- _Aim of the exercise_
Take the data below and copy exactly the lines starting at the one with "are kept once." and finishing at the one with "for node in", both included.

- _Listed entries_
•••

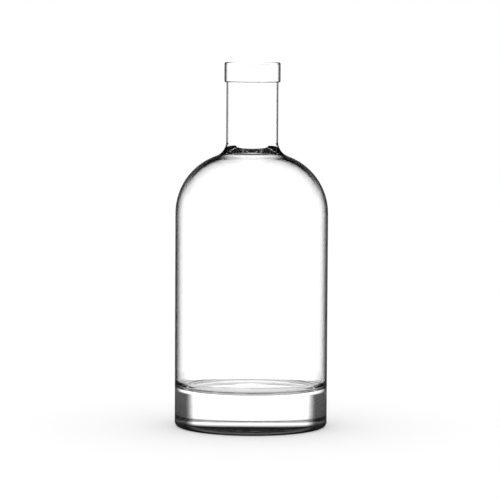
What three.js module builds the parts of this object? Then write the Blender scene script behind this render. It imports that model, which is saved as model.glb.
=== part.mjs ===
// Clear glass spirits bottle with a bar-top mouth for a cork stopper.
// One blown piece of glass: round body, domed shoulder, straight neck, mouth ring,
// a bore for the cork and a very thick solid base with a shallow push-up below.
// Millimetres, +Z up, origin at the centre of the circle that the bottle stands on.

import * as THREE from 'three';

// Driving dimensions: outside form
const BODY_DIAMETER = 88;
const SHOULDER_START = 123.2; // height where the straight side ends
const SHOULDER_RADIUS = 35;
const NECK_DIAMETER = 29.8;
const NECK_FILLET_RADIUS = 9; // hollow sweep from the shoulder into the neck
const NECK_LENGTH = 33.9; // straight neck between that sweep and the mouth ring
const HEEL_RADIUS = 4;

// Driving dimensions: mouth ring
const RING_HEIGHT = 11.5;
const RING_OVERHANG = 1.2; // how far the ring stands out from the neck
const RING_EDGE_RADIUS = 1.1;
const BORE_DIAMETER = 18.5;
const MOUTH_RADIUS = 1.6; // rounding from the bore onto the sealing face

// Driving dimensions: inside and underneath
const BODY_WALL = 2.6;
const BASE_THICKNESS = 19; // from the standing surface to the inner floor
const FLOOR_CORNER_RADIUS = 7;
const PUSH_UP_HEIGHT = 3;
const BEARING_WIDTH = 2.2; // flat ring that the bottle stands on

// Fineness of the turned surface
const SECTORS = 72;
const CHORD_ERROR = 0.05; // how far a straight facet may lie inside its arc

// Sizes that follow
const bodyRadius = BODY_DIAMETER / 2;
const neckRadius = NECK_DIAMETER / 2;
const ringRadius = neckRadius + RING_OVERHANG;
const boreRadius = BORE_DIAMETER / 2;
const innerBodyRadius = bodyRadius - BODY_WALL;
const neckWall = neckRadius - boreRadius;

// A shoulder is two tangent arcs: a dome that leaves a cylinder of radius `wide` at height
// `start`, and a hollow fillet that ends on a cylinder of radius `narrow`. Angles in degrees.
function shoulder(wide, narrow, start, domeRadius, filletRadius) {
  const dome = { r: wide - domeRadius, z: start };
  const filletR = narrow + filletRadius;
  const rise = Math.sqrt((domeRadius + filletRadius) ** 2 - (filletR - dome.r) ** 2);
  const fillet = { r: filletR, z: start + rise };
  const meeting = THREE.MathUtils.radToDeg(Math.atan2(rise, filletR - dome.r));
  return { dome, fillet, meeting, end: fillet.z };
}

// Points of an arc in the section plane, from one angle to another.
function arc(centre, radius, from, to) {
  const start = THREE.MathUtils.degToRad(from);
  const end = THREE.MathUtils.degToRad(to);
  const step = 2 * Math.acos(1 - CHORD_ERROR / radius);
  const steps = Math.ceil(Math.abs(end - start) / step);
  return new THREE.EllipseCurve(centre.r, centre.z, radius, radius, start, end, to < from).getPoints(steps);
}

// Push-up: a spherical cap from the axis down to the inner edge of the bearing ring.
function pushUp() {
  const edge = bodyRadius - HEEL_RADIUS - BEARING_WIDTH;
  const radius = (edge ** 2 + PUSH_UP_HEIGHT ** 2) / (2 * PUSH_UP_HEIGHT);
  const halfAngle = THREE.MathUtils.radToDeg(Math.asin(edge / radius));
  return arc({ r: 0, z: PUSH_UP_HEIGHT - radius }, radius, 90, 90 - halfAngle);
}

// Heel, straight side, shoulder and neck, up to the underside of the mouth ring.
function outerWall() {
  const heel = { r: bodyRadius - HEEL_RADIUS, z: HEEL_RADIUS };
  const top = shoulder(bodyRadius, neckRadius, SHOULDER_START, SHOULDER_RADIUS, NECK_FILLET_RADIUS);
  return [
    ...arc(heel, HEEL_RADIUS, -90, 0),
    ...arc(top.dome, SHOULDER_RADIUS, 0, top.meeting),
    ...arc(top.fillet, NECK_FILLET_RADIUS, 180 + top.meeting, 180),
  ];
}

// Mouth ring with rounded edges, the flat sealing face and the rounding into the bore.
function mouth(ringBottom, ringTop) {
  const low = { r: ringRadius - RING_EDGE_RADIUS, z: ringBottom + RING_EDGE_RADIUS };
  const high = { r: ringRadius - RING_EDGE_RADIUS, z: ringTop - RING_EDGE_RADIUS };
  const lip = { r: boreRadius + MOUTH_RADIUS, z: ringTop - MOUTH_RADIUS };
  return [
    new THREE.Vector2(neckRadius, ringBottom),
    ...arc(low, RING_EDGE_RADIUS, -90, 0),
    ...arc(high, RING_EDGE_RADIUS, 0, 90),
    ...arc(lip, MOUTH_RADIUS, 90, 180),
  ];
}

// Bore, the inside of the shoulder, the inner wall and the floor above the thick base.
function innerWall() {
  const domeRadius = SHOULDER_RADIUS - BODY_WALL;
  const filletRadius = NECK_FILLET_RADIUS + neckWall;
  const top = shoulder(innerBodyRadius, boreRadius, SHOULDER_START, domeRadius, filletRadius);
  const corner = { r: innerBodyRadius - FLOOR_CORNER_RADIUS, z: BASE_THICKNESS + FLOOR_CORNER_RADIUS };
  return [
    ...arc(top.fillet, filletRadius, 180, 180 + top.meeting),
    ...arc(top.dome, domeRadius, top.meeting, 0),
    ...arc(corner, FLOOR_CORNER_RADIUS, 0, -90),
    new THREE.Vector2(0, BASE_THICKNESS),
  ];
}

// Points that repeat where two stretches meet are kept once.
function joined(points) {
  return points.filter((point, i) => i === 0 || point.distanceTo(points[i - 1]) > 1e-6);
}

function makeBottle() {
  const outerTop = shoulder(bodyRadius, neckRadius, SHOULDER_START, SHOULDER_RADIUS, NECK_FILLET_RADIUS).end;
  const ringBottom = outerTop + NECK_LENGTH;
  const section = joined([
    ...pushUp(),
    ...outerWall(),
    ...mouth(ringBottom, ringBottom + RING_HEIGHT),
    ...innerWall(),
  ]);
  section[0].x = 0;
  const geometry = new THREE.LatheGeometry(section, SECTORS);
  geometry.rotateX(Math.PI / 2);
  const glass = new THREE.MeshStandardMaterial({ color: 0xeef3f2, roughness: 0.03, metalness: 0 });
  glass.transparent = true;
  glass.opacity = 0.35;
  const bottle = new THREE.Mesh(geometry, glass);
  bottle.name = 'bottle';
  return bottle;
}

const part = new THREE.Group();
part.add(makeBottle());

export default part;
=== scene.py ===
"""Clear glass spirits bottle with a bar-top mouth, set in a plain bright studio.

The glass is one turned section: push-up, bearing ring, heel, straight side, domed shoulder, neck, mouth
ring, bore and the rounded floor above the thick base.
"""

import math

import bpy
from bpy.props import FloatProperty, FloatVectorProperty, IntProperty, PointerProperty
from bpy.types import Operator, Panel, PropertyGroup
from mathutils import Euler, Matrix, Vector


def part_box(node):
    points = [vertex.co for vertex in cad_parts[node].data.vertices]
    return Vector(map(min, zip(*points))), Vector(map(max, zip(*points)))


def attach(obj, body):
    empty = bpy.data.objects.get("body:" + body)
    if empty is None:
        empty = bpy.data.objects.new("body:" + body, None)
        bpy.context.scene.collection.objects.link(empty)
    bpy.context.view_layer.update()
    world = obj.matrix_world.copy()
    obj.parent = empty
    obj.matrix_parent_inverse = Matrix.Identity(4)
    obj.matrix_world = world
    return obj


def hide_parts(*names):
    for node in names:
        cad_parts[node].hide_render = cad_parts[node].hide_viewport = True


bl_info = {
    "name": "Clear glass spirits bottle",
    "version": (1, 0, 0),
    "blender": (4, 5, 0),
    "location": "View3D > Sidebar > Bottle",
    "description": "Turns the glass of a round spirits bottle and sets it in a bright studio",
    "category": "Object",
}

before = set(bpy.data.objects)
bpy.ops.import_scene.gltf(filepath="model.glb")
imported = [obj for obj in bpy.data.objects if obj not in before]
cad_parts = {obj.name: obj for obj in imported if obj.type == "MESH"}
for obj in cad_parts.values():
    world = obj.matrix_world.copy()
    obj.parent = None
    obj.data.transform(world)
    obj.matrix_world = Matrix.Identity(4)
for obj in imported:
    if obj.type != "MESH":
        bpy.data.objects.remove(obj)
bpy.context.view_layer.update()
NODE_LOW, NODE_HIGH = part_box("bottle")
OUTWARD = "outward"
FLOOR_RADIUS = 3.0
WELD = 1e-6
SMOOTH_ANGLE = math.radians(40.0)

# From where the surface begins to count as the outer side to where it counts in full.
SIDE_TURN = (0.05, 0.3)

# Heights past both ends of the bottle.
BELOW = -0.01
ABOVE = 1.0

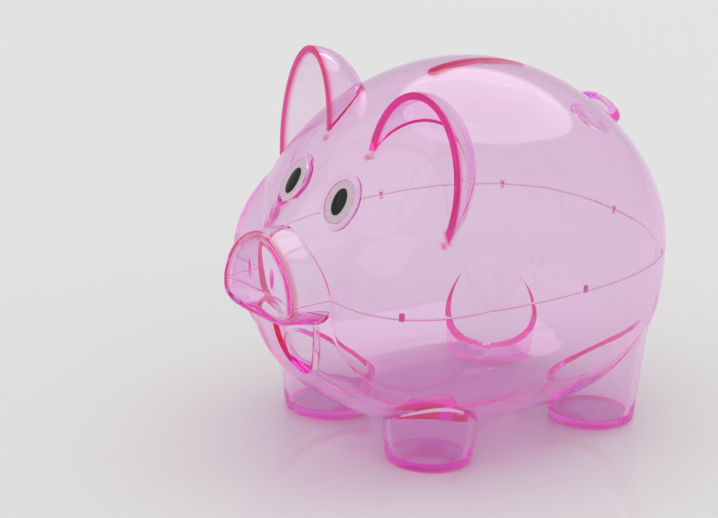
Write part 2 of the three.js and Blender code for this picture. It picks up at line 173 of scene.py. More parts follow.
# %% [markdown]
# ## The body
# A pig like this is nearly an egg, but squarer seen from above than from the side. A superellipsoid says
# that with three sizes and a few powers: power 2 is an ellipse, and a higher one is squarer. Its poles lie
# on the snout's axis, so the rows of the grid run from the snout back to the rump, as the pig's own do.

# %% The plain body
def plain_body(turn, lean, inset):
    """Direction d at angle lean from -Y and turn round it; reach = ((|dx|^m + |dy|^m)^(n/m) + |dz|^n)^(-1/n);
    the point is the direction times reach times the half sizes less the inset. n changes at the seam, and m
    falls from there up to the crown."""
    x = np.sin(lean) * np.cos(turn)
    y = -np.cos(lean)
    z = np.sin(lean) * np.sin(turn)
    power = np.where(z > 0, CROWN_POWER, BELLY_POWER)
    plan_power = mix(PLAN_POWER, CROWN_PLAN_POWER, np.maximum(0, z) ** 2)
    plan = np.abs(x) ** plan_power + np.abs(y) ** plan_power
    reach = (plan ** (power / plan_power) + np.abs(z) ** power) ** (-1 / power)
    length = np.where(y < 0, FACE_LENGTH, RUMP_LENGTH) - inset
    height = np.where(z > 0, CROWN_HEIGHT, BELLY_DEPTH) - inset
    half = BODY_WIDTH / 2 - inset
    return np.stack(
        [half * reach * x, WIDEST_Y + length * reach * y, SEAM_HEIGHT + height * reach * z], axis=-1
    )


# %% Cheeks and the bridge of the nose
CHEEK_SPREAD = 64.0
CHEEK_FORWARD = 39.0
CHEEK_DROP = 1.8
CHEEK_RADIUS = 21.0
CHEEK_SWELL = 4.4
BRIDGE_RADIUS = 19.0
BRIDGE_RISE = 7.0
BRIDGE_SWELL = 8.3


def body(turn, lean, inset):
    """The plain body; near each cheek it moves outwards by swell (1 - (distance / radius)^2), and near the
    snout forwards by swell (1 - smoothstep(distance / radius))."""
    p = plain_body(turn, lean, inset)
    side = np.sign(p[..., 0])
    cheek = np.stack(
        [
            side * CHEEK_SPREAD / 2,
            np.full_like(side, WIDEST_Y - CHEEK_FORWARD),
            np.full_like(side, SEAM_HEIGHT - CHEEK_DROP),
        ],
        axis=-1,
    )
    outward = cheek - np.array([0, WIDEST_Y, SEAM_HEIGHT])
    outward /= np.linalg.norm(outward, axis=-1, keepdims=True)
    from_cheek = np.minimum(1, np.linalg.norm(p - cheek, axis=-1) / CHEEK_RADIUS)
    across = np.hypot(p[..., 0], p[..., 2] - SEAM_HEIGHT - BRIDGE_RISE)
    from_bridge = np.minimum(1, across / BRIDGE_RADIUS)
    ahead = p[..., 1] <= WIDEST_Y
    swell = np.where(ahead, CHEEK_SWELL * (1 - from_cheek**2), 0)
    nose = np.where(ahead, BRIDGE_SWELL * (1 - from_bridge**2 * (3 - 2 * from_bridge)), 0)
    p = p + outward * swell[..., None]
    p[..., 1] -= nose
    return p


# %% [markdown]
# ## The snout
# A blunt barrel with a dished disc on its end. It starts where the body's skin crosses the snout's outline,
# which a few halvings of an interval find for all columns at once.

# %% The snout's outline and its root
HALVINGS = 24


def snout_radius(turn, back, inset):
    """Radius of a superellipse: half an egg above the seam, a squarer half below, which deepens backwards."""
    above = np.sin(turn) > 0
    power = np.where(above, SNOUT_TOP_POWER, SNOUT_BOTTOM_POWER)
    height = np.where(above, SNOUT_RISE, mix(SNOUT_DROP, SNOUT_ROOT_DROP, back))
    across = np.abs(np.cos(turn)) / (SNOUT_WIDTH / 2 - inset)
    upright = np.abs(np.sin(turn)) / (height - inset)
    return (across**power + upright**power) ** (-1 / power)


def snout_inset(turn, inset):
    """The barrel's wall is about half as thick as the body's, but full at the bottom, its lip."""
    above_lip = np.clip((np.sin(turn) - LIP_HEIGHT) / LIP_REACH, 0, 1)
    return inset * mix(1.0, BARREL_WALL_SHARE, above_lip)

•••

- _Solution to this exercise_
// Points that repeat where two stretches meet are kept once.
function joined(points) {
  return points.filter((point, i) => i === 0 || point.distanceTo(points[i - 1]) > 1e-6);
}

function makeBottle() {
  const outerTop = shoulder(bodyRadius, neckRadius, SHOULDER_START, SHOULDER_RADIUS, NECK_FILLET_RADIUS).end;
  const ringBottom = outerTop + NECK_LENGTH;
  const section = joined([
    ...pushUp(),
    ...outerWall(),
    ...mouth(ringBottom, ringBottom + RING_HEIGHT),
    ...innerWall(),
  ]);
  section[0].x = 0;
  const geometry = new THREE.LatheGeometry(section, SECTORS);
  geometry.rotateX(Math.PI / 2);
  const glass = new THREE.MeshStandardMaterial({ color: 0xeef3f2, roughness: 0.03, metalness: 0 });
  glass.transparent = true;
  glass.opacity = 0.35;
  const bottle = new THREE.Mesh(geometry, glass);
  bottle.name = 'bottle';
  return bottle;
}

const part = new THREE.Group();
part.add(makeBottle());

export default part;
=== scene.py ===
"""Clear glass spirits bottle with a bar-top mouth, set in a plain bright studio.

The glass is one turned section: push-up, bearing ring, heel, straight side, domed shoulder, neck, mouth
ring, bore and the rounded floor above the thick base.
"""

import math

import bpy
from bpy.props import FloatProperty, FloatVectorProperty, IntProperty, PointerProperty
from bpy.types import Operator, Panel, PropertyGroup
from mathutils import Euler, Matrix, Vector


def part_box(node):
    points = [vertex.co for vertex in cad_parts[node].data.vertices]
    return Vector(map(min, zip(*points))), Vector(map(max, zip(*points)))


def attach(obj, body):
    empty = bpy.data.objects.get("body:" + body)
    if empty is None:
        empty = bpy.data.objects.new("body:" + body, None)
        bpy.context.scene.collection.objects.link(empty)
    bpy.context.view_layer.update()
    world = obj.matrix_world.copy()
    obj.parent = empty
    obj.matrix_parent_inverse = Matrix.Identity(4)
    obj.matrix_world = world
    return obj


def hide_parts(*names):
    for node in names:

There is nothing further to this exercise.